**** Input for this task

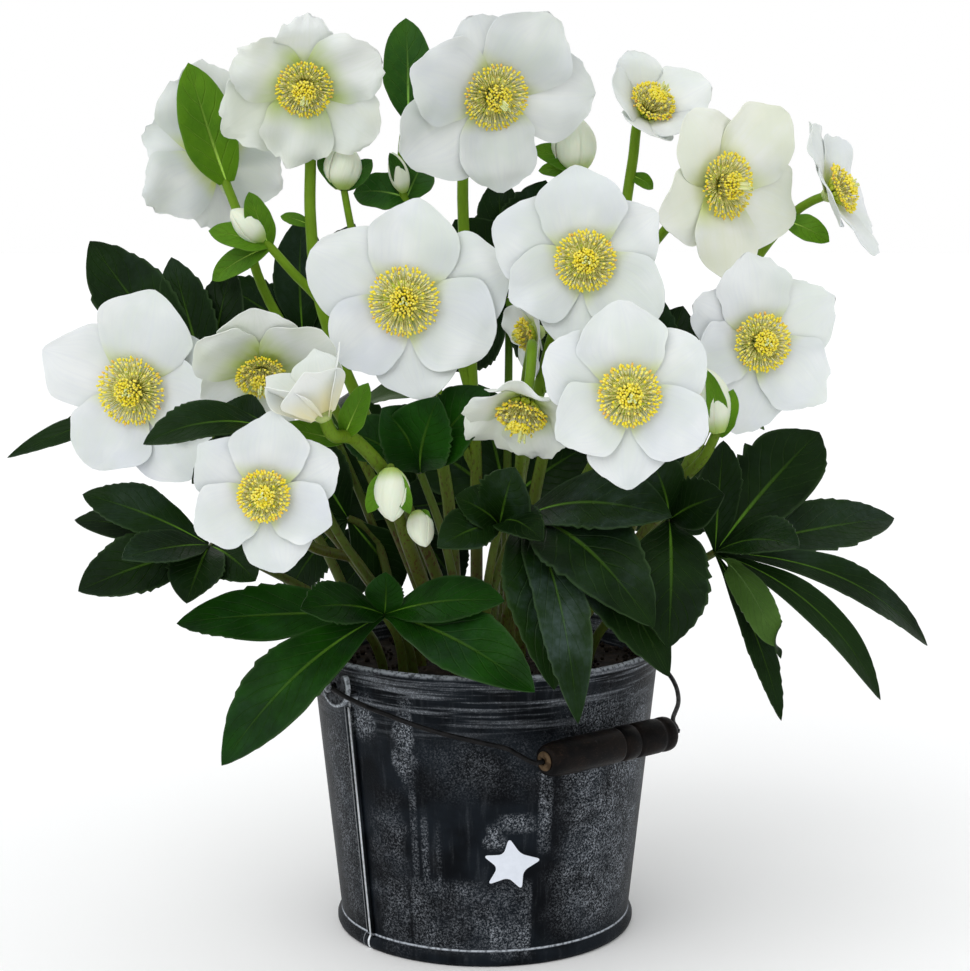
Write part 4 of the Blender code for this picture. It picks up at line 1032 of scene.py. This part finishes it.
def pailMaterial():
    mat, tree, shader = newMaterial("rubbedBlackPaint", 0.5, Specular_IOR_Level=0.04)
    place = surface(tree)
    across, up = unroll(tree, place)
    flat = stretched(tree, place, (1000, 1000, 1000))
    warp = noiseAt(tree, flat, 0.08, 3.0)
    bent = plus(tree, across, times(tree, minus(tree, warp, 0.5), 18.0))
    mask = None
    for left, right, low, high, softX, softZ, strength in washPatches:
        side = across if softX <= 1.0 else bent
        limits = {"Left": float(left), "Right": float(right), "Low": float(low), "High": float(high)}
        found = useGroup(tree, washPatch, {"Across": side, "Up": up, "SoftX": softX, "SoftZ": softZ,
                                           **limits})["Mask"]
        found = times(tree, found, strength)
        mask = found if mask is None else mathNode(tree, "MAXIMUM", mask, found)
    grain = ramp(tree, noiseAt(tree, flat, 1.1, 6.0, 0.85), 0.48, 0.61)  # speckle left by the dry brush
    cloud = ramp(tree, noiseAt(tree, flat, 0.09, 5.0, 0.6), 0.32, 0.7, 0.25, 0.95)
    wash = times(tree, times(tree, mask, grain), cloud)
    upright = noiseAt(tree, stretched(tree, flat, (0.35, 0.35, 0.018)), 1.0, 4.0, 0.6)
    upright = ramp(tree, upright, 0.5, 0.78)
    lying = noiseAt(tree, stretched(tree, flat, (0.022, 0.022, 0.6)), 1.0, 4.0, 0.6)
    lying = ramp(tree, lying, 0.46, 0.7)
    nearRim = ramp(tree, up, 96.0, 122.0)
    streaks = plus(tree, times(tree, upright, 0.06), times(tree, times(tree, lying, nearRim), 0.6))
    streaks = times(tree, streaks, ramp(tree, grain, 0, 1, 0.35, 1.0))
    wash = mathNode(tree, "MAXIMUM", wash, streaks)
    thin = ramp(tree, noiseAt(tree, flat, 0.6, 3.0), 0.3, 0.6)
    seam = (math.radians(pail["seamAt"] + 90) - math.tau) * pail["unrollRadius"]
    bright = None
    for off, wide, strength in ((-0.6, 0.85, 1.0), (-4.6, 0.3, 0.28)):
        near = mathNode(tree, "ABSOLUTE", minus(tree, across, seam + off))
        line = times(tree, ramp(tree, near, wide, wide * 0.5), strength)
        line = times(tree, line, ramp(tree, up, 116.0, 108.0))
        line = times(tree, line, ramp(tree, thin, 0, 1, 0.75, 1.0))
        bright = line if bright is None else mathNode(tree, "MAXIMUM", bright, line)
    foot = mathNode(tree, "ABSOLUTE", minus(tree, up, 6.9))
    foot = times(tree, ramp(tree, foot, 0.6, 0.2), ramp(tree, thin, 0, 1, 0.35, 1.0))
    wash = mathNode(tree, "MAXIMUM", wash, times(tree, foot, 0.85))
    rim = times(tree, ramp(tree, up, 129.6, 131.4), ramp(tree, thin, 0, 1, 0.1, 0.6))
    wash = mathNode(tree, "MAXIMUM", wash, rim)
    tone = ramp(tree, noiseAt(tree, flat, 0.05, 3.0), 0.35, 0.65)
    colour = blendColour(tree, tone, pail["black"], pail["blackLight"])
    colour = blendColour(tree, wash, colour, pail["wash"])
    colour = blendColour(tree, bright, colour, (0.78, 0.82, 0.86))
    height = plus(tree, times(tree, wash, 0.4), times(tree, grain, 0.25))
    paintOn(tree, shader, colour, ramp(tree, wash, 0, 0.8, 0.42, 0.75), height, 0.25, 0.0005)
    return mat


paintBlack = pailMaterial()


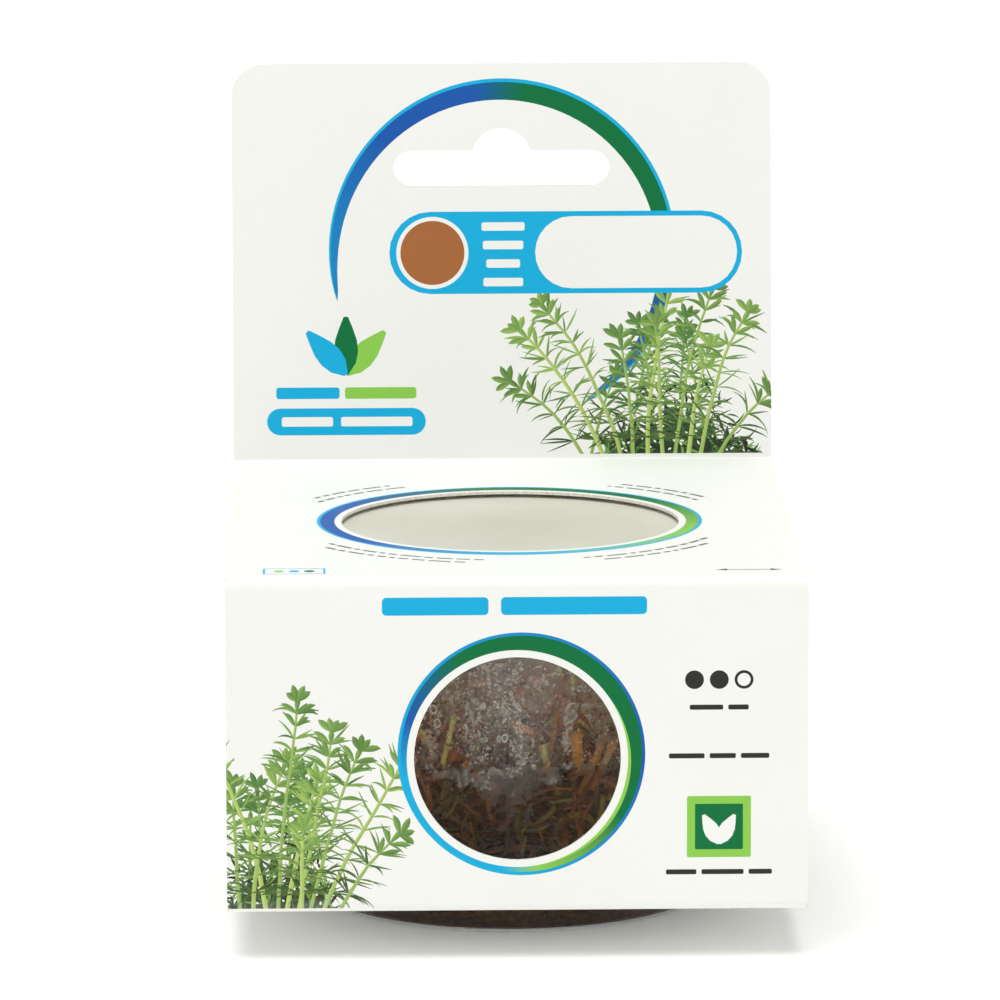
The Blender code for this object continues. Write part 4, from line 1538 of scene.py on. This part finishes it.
# Leaves pressed on the front wall: degrees from the front, height (mm), heading in degrees,
# length and width (mm), bow, colour and brightness
FRONT_LEAVES = (
    (-15.9, 29.8, 75, 4.4, 0.70, 0.05, "olive", 1.15),
    (-17.8, 26.0, 73, 3.1, 0.75, -0.06, "olive", 1.1),
    (15.7, 26.2, 99, 6.4, 1.60, 0.04, "rust", 0.72), (18.6, 22.8, 68, 5.6, 1.15, 0.15, "rust", 0.7),
    (20.4, 25.2, 70, 7.6, 0.95, -0.12, "rust", 0.6), (22.6, 24.1, 66, 7.4, 1.10, 0.10, "rust", 0.66),
    (21.9, 27.4, 84, 6.4, 0.55, 0.12, "dusk", 1.0), (24.6, 25.6, 68, 6.0, 0.60, -0.2, "dusk", 1.2),
    (8.9, 20.9, 9, 6.2, 0.45, -0.38, "rust", 0.75), (11.7, 19.3, 6, 3.9, 0.50, -0.2, "olive", 0.8),
    (2.1, 15.3, 48, 1.9, 0.55, 0.2, "olive", 1.0), (6.0, 15.4, 11, 3.1, 0.55, 0.25, "olive", 0.85),
    (7.3, 24.3, 28, 1.5, 0.75, 0.3, "rust", 1.2), (8.2, 24.8, 72, 1.1, 0.5, 0.0, "rust", 1.2),
    (-8.9, 36.8, 6, 2.9, 0.70, 0.2, "pink", 1.1), (5.4, 37.3, 12, 2.7, 1.0, -0.15, "pink", 1.0),
    (0.0, 35.2, 20, 4.1, 0.42, 0.35, "rust", 0.8), (-5.5, 34.7, 117, 2.8, 0.42, 0.3, "maroon", 1.0),
    (-21.0, 22.7, 16, 3.6, 1.30, 0.2, "maroon", 0.7), (-7.5, 20.4, 41, 5.5, 0.55, 0.25, "maroon", 0.8),
    (-4.3, 18.2, 25, 5.3, 0.50, -0.3, "maroon", 0.7), (-2.5, 16.3, 54, 3.2, 0.85, 0.2, "maroon", 0.95),
    (-11.2, 14.0, 99, 4.6, 0.40, 0.1, "rust", 0.6), (1.3, 13.3, 77, 3.2, 0.35, 0.1, "rust", 0.7),
    (7.3, 13.7, 107, 3.0, 0.35, -0.1, "rust", 0.7), (9.9, 39.1, 117, 2.6, 1.1, 0.1, "olive", 0.9),
    (-16.5, 18.3, 59, 4.1, 0.5, 0.3, "olive", 0.5), (-13.7, 15.9, 71, 3.5, 0.4, -0.2, "rust", 0.5),
    (11.9, 15.7, 53, 3.6, 0.45, 0.2, "rust", 0.6), (18.9, 17.5, 62, 4.0, 0.5, -0.2, "rust", 0.7),
    (-22.4, 28.2, 110, 3.2, 0.4, 0.2, "olive", 0.8), (-20.6, 31.6, 80, 3.0, 0.4, -0.3, "maroon", 0.7),
    (-2.0, 37.4, 150, 3.4, 0.6, 0.3, "maroon", 0.9), (2.6, 38.4, 35, 2.8, 0.6, -0.3, "maroon", 0.9),
    (17.5, 31.8, 118, 4.4, 0.5, 0.2, "dusk", 1.1), (13.6, 36.8, 95, 3.8, 0.9, 0.1, "olive", 0.6),
    (-0.5, 19.8, 68, 4.6, 0.5, 0.2, "maroon", 0.6), (3.6, 18.2, 120, 4.0, 0.5, 0.3, "dusk", 1.1),
    (-18.8, 13.4, 84, 3.9, 0.4, 0.1, "dusk", 1.0), (14.8, 21.9, 66, 3.6, 0.5, 0.2, "dusk", 1.2))
# Whorls seen end on: degrees from the front, height and leaf length (mm), colour, brightness
FRONT_WHORLS = (
    (14.4, 28.6, 1.9, "rust", 0.85), (-2.4, 36.2, 2.3, "maroon", 0.9),
    (15.9, 18.7, 1.9, "maroon", 0.8), (-11.8, 31.2, 2.2, "maroon", 0.7),
    (-16.0, 20.0, 2.4, "dusk", 1.0), (6.2, 30.4, 2.0, "maroon", 0.6),
    (-7.2, 38.9, 2.4, "pink", 0.8), (18.0, 35.0, 2.4, "dusk", 1.2))


def loose_leaves(plant, draw):
    """Settings of the leaves that lie against the wall, the front's own ones first."""
    leaves = []
    for angle, height, heading, reach, width, bow, name, shade in FRONT_LEAVES:
        leaves.append((math.radians(angle), height, math.radians(heading), reach, width, bow,
                       draw.uniform(0.15, 0.4), getattr(plant, name), shade))
    for angle, height, reach, name, shade in FRONT_WHORLS:
        for index in range(WHORL_LEAVES):
            heading = 2 * math.pi * index / WHORL_LEAVES + draw.uniform(-0.2, 0.2)
            span = reach * draw.uniform(0.8, 1.15)
            middle = math.radians(angle) + span / 2 * math.cos(heading) / WALL_BY_WINDOW
            leaves.append((middle, height + span / 2 * math.sin(heading), heading, span, 0.5,
                           draw.uniform(-0.3, 0.3), draw.uniform(0.3, 0.9),
                           getattr(plant, name), shade))
    while len(leaves) < plant.loose:
        name = draw.choice(("olive", "rust", "maroon", "dusk", "dusk", "pink"))
        height = draw.uniform(*LEAF_MIDDLES)
        if name == "pink" and height < PINK_LOWEST:
            continue
        # each leaf's tone differs at random and is darker towards the cup's floor
        shade = draw.uniform(0.82, 1.58) * (0.55 + 0.45 * height / LEAF_MIDDLES[1])
        leaves.append((draw.uniform(-math.pi, math.pi), height, draw.gauss(1.5, 0.9),
                       draw.uniform(3.5, 8.5), draw.uniform(0.5, 1.15), draw.uniform(-0.9, 0.9),
                       draw.uniform(0.8, 4.6), getattr(plant, name), shade))
    return leaves


class ROTALA_OT_loose_leaves(bpy.types.Operator):
    """Lay loose leaves against the cup's wall"""
    bl_idname = "rotala.loose_leaves"
    bl_label = "Loose leaves"

    def execute(self, context):
        plant, cup = context.scene.rotala_plant, context.scene.rotala_cup
        draw = random.Random(77)
        template = leaf_blank()
        template.verts.index_update()
        flat = [vert.co.copy() for vert in template.verts]
        faces = [[vert.index for vert in face.verts] for face in template.faces]
        template.free()
        points, polygons, tints_and_painted_light = [], [], []
        for angle, height, heading, reach, width, bend, depth, tone, shade in loose_leaves(
                plant, draw):
            polygons += [[index + len(points) for index in face] for face in faces]
            wave = draw.uniform(0, 6.28)
            lift = draw.uniform(0.0, 0.5)
            height = min(max(height, LEAVES_LOW + reach / 2), LEAVES_HIGH - reach / 2)
            for corner in flat:
                along = corner.x * reach
                side = corner.y * width + bend * reach * (corner.x ** 2 - 0.1)
                across = along * math.cos(heading) - side * math.sin(heading)
                up = height + along * math.sin(heading) + side * math.cos(heading)
                sunk = depth + 0.16 * width * (0.5 - corner.z) + lift * 4 * corner.x ** 2
                sunk += 0.25 * math.sin(6 * corner.x + wave) * min(depth, 1.0)
                room = (wall_radius(cup, up * MM) - cup.wall) / MM
                turn = angle + across / room - math.pi / 2
                place = (room - max(sunk, 0.08)) * MM
                points.append((place * math.cos(turn), place * math.sin(turn), up * MM))
                # painted light and shade: each leaf darker at its foot and edges, lighter at its tip
                # and midrib, and lighter by the window's sides
                light = shade * (0.7 + 0.4 * (corner.x + 0.5)) * (1.25 - 1.1 * abs(corner.y))
                light *= painted_window_light(points[-1][0], points[-1][1])
                tints_and_painted_light.append(lit_tone(tone, light))
        mesh = bpy.data.meshes.new("loose_leaves")
        mesh.from_pydata(points, [], polygons)
        tint = mesh.color_attributes.new("tint", "FLOAT_COLOR", "POINT")
        tint.data.foreach_set("color", np.array(tints_and_painted_light).ravel())
        finish_mesh("loose_leaves", mesh, (bpy.data.materials["rotala leaf"],),
                    sharp=60.0)
        return {"FINISHED"}


# Stage

CAMERA_PLACE = (-22.9 * MM, -1117.8 * MM, 254.3 * MM)
CAMERA_DOWN = math.radians(10.03)
CAMERA_YAW = math.radians(1.10)
CAMERA_ROLL = math.radians(-0.16)
CAMERA_LENS, CAMERA_SENSOR = 287.5, 36.0        # mm
FLOOR_HALF = 3.0                     # metres
HORIZON = (0.08, 0.3)                # the sky's upward component over which it dims
KEY_ASIDE = 0.08                     # the key light's slant from left to right


class ROTALA_OT_stage(bpy.types.Operator):
    """Set the floor, the lights and the camera"""
    bl_idname = "rotala.stage"
    bl_label = "Stage"

    def execute(self, context):
        scene = context.scene
        stage = scene.rotala_stage
        bm = bmesh.new()
        bmesh.ops.create_grid(bm, x_segments=8, y_segments=8, size=FLOOR_HALF)
        mesh = bpy.data.meshes.new("studio_floor")
        bm.to_mesh(mesh)
        bm.free()
        mesh.materials.append(pale_floor(stage))
        floor = bpy.data.objects.new("studio_floor", mesh)
        scene.collection.objects.link(floor)

        world = bpy.data.worlds.new("white surround")
        world.use_nodes = True
        tree = world.node_tree
        sky = tree.nodes["Background"]
        sky.inputs["Color"].default_value = (1.0, 1.0, 1.0, 1.0)
        way = add_node(tree, "ShaderNodeTexCoord").outputs["Generated"]
        rise = add_node(tree, "ShaderNodeSeparateXYZ", None, {"Vector": way}).outputs["Z"]
        tree.links.new(ramp_between(tree, rise, *HORIZON, stage.cove, stage.sky),
                       sky.inputs["Strength"])
        scene.world = world

        lamp = bpy.data.lights.new("key", "SUN")
        lamp.energy = stage.key
        lamp.angle = stage.key_spread
        key = bpy.data.objects.new("key", lamp)
        aim = Vector((KEY_ASIDE, math.cos(stage.key_rise), -math.sin(stage.key_rise)))
        key.location = Vector((0, 0, 0.05)) - 1.2 * aim
        key.rotation_euler = aim.to_track_quat("-Z", "Y").to_euler()
        scene.collection.objects.link(key)

        lens = bpy.data.cameras.new("camera")
        lens.lens = CAMERA_LENS
        lens.sensor_width = CAMERA_SENSOR
        lens.clip_start = 0.01
        camera = bpy.data.objects.new("camera", lens)
        camera.location = CAMERA_PLACE
        turn = (Matrix.Rotation(-CAMERA_YAW, 3, "Z")
                @ Matrix.Rotation(math.pi / 2 - CAMERA_DOWN, 3, "X")
                @ Matrix.Rotation(CAMERA_ROLL, 3, "Z"))
        camera.rotation_euler = turn.to_euler()
        scene.collection.objects.link(camera)
        scene.camera = camera
        scene.view_settings.view_transform = "Standard"
        return {"FINISHED"}


class ROTALA_PT_panel(bpy.types.Panel):
    """Lists the pieces and their settings"""
    bl_idname = "ROTALA_PT_panel"
    bl_label = "Rotala cup"
    bl_space_type = "VIEW_3D"
    bl_region_type = "UI"
    bl_category = "Rotala"

    def draw(self, context):
        for group, _, operators in STEPS:
            box = self.layout.box()
            settings = getattr(context.scene, group)
            for name in settings.bl_rna.properties.keys():
                if name not in ("rna_type", "name"):
                    box.prop(settings, name)
            for operator in operators:
                box.operator("rotala." + operator)


# The groups of settings in building order, each with the operators that read it
STEPS = (
    ("rotala_stage", StageSettings, ("stage",)),
    ("rotala_sleeve", SleeveSettings, ("sleeve",)),
    ("rotala_cup", CupSettings, ("cup", "lid", "gel", "condensation")),
    ("rotala_plant", PlantSettings, ("roots", "stems", "loose_leaves")),
)
CLASSES = (
    SleeveSettings, CupSettings, PlantSettings, StageSettings,
    ROTALA_OT_stage, ROTALA_OT_sleeve, ROTALA_OT_cup, ROTALA_OT_lid, ROTALA_OT_gel,
    ROTALA_OT_condensation, ROTALA_OT_roots, ROTALA_OT_stems, ROTALA_OT_loose_leaves,
    ROTALA_PT_panel,
)


def register():
    """Register the classes and give the scene its settings."""
    for item in CLASSES:
        bpy.utils.register_class(item)
    for name, kind, _ in STEPS:
        setattr(bpy.types.Scene, name, PointerProperty(type=kind))


def unregister():
    """Take away what register added."""
    for name, _, _ in STEPS:
        delattr(bpy.types.Scene, name)
    for item in reversed(CLASSES):
        bpy.utils.unregister_class(item)


def main():
    """Build the whole pack."""
    register()
    for _, _, operators in STEPS:
        for operator in operators:
            getattr(bpy.ops.rotala, operator)()


if __name__ == "__main__":
    main()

********

Goal of the exercise:
Find the lines above that include the string "finishes" and copy them.

The response:
Write part 4 of the Blender code for this picture. It picks up at line 1032 of scene.py. This part finishes it.
The Blender code for this object continues. Write part 4, from line 1538 of scene.py on. This part finishes it.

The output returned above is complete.